→ **Given instruction**
Consider the listing below. Extract exactly the lines from the line containing "Model this object" to the line containing "wasm.setup();", both included.

→ **Given data**
====

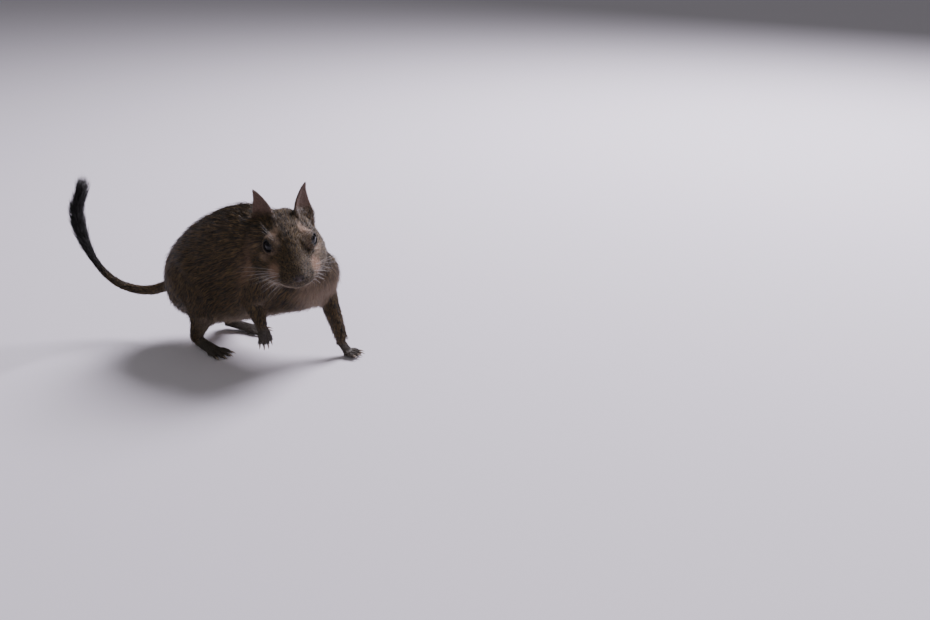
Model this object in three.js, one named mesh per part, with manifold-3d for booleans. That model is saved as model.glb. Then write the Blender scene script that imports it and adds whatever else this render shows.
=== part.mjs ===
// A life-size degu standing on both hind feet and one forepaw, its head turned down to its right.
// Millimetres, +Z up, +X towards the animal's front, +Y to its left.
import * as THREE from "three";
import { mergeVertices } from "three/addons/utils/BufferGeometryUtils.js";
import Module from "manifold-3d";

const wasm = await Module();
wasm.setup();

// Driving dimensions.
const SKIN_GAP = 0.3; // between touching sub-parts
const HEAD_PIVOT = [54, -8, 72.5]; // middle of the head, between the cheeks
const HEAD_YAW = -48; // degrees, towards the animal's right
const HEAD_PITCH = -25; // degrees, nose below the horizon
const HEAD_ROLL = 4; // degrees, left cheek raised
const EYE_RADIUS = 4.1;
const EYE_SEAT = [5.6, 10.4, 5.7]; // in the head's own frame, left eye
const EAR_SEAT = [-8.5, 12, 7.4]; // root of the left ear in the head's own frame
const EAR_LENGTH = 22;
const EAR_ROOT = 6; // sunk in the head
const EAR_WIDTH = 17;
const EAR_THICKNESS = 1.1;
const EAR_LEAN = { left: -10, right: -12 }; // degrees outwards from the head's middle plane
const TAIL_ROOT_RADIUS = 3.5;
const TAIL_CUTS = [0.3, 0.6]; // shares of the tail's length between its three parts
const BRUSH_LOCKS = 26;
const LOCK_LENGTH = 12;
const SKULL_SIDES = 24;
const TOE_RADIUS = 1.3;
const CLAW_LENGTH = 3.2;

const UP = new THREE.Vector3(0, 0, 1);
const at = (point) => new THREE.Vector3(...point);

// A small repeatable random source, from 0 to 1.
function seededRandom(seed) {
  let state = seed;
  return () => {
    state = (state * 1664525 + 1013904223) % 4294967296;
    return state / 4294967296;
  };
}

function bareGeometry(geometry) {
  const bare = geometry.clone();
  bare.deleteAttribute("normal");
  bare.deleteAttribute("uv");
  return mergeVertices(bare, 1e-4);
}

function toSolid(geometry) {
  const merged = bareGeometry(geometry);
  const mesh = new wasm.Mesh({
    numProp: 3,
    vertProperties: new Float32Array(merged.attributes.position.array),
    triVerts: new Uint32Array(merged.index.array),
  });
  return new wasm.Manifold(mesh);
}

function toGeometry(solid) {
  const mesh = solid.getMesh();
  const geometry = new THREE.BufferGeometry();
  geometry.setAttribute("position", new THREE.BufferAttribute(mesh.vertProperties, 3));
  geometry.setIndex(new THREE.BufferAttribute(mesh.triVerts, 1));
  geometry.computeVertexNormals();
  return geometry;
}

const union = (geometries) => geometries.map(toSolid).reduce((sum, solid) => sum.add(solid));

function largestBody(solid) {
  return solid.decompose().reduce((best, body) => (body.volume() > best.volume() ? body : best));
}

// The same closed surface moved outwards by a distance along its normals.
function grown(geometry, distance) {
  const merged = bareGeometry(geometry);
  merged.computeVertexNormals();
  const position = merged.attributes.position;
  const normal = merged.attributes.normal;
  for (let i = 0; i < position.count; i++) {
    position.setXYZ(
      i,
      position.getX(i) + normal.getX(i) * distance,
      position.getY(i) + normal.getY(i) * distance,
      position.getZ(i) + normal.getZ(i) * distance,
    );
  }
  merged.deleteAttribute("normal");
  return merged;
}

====

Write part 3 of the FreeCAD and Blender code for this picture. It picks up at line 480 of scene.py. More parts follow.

====

→ **The response**
Model this object in three.js, one named mesh per part, with manifold-3d for booleans. That model is saved as model.glb. Then write the Blender scene script that imports it and adds whatever else this render shows.
=== part.mjs ===
// A life-size degu standing on both hind feet and one forepaw, its head turned down to its right.
// Millimetres, +Z up, +X towards the animal's front, +Y to its left.
import * as THREE from "three";
import { mergeVertices } from "three/addons/utils/BufferGeometryUtils.js";
import Module from "manifold-3d";

const wasm = await Module();
wasm.setup();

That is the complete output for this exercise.